═══ RECORDED DATA

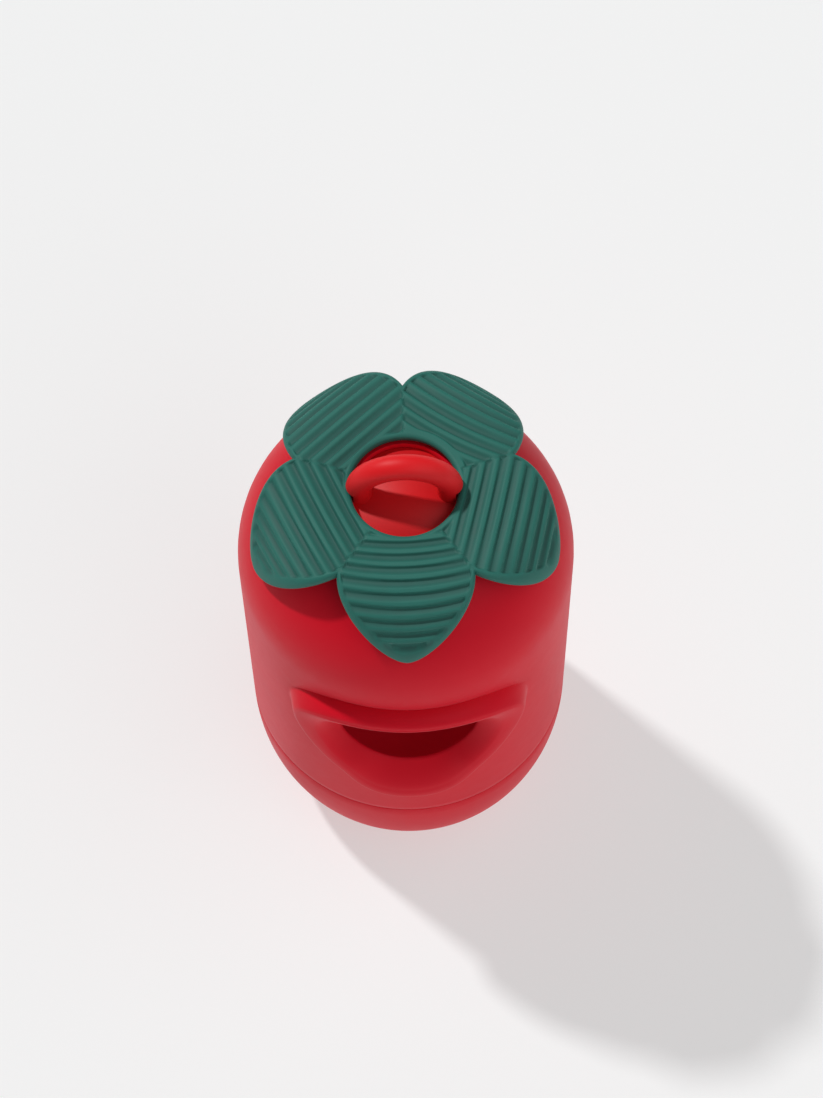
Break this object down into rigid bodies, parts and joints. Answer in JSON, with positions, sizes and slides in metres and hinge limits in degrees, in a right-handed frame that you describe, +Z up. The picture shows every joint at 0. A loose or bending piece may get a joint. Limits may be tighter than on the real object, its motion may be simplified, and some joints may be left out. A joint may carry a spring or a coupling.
{
  "type": "treat dispensing shaker toy",
  "caption": "Berry-shaped hollow shaker that drops treats from a lipped mouth, with a weighted plug-in base holding sealed rattle beads, a soft leaf collar and a hanging loop.",
  "frame": {"origin": "centre of the foot's bottom face, on the axis of the round body", "axes": "+Z up along the body's axis towards the loop, -Y out of the mouth, +X to the right of someone facing the mouth"},
  "size_m": [0.064, 0.0666, 0.1237],
  "materials": {
    "body": "soft-touch matte red",
    "loop": "satin bright red",
    "leaf": "matte moulded soft rubber with raised ribs",
    "foot_rubber": "matte",
    "seal": "satin",
    "inner_plastic": "plain moulded",
    "steel": "plain"
  },
  "bodies": {
    "base": {"base_cup": "body", "foot_pad": "foot_rubber", "ballast_weight": "steel", "ballast_cover": "inner_plastic", "chamber_floor": "body", "floor_screws": "steel"},
    "seal": {"seal_ring": "seal"},
    "beads": {"rattle_beads": "steel"},
    "upper": {"upper_shell": "body", "hanging_loop": "loop", "loop_washer": "steel", "loop_screw": "steel"},
    "leaf": {"leaf_collar": "leaf"}
  },
  "joints": [
    {"name": "shell_turn", "type": "hinge", "parent": "base", "child": "seal", "pos_m": [0, 0, 0.0341], "axis": [0, 0, 1], "continuous": true},
    {"name": "shell_lift", "type": "slide", "parent": "seal", "child": "upper", "axis": [0, 0, 1], "range_m": [0, 0.045]},
    {"name": "leaf_turn", "type": "hinge", "parent": "upper", "child": "leaf", "pos_m": [0, 0, 0.1126], "axis": [0, 0, 1], "continuous": true},
    {"name": "bead_shake", "type": "slide", "parent": "base", "child": "beads", "axis": [0, 0, 1], "range_m": [0, 0.0145]}
  ]
}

══════

== REQUIRED TASK ==
Everything in the listing above should be restated exactly.

== THE SOLUTION ==
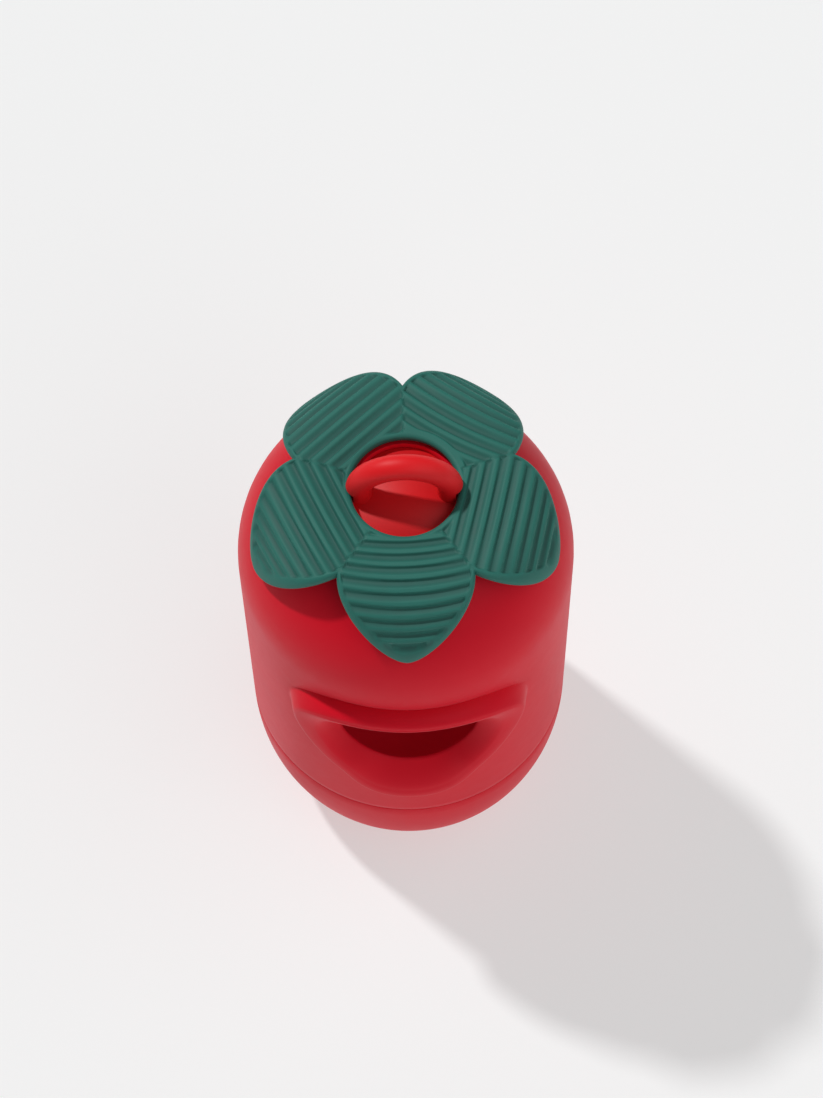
Break this object down into rigid bodies, parts and joints. Answer in JSON, with positions, sizes and slides in metres and hinge limits in degrees, in a right-handed frame that you describe, +Z up. The picture shows every joint at 0. A loose or bending piece may get a joint. Limits may be tighter than on the real object, its motion may be simplified, and some joints may be left out. A joint may carry a spring or a coupling.
{
  "type": "treat dispensing shaker toy",
  "caption": "Berry-shaped hollow shaker that drops treats from a lipped mouth, with a weighted plug-in base holding sealed rattle beads, a soft leaf collar and a hanging loop.",
  "frame": {"origin": "centre of the foot's bottom face, on the axis of the round body", "axes": "+Z up along the body's axis towards the loop, -Y out of the mouth, +X to the right of someone facing the mouth"},
  "size_m": [0.064, 0.0666, 0.1237],
  "materials": {
    "body": "soft-touch matte red",
    "loop": "satin bright red",
    "leaf": "matte moulded soft rubber with raised ribs",
    "foot_rubber": "matte",
    "seal": "satin",
    "inner_plastic": "plain moulded",
    "steel": "plain"
  },
  "bodies": {
    "base": {"base_cup": "body", "foot_pad": "foot_rubber", "ballast_weight": "steel", "ballast_cover": "inner_plastic", "chamber_floor": "body", "floor_screws": "steel"},
    "seal": {"seal_ring": "seal"},
    "beads": {"rattle_beads": "steel"},
    "upper": {"upper_shell": "body", "hanging_loop": "loop", "loop_washer": "steel", "loop_screw": "steel"},
    "leaf": {"leaf_collar": "leaf"}
  },
  "joints": [
    {"name": "shell_turn", "type": "hinge", "parent": "base", "child": "seal", "pos_m": [0, 0, 0.0341], "axis": [0, 0, 1], "continuous": true},
    {"name": "shell_lift", "type": "slide", "parent": "seal", "child": "upper", "axis": [0, 0, 1], "range_m": [0, 0.045]},
    {"name": "leaf_turn", "type": "hinge", "parent": "upper", "child": "leaf", "pos_m": [0, 0, 0.1126], "axis": [0, 0, 1], "continuous": true},
    {"name": "bead_shake", "type": "slide", "parent": "base", "child": "beads", "axis": [0, 0, 1], "range_m": [0, 0.0145]}
  ]
}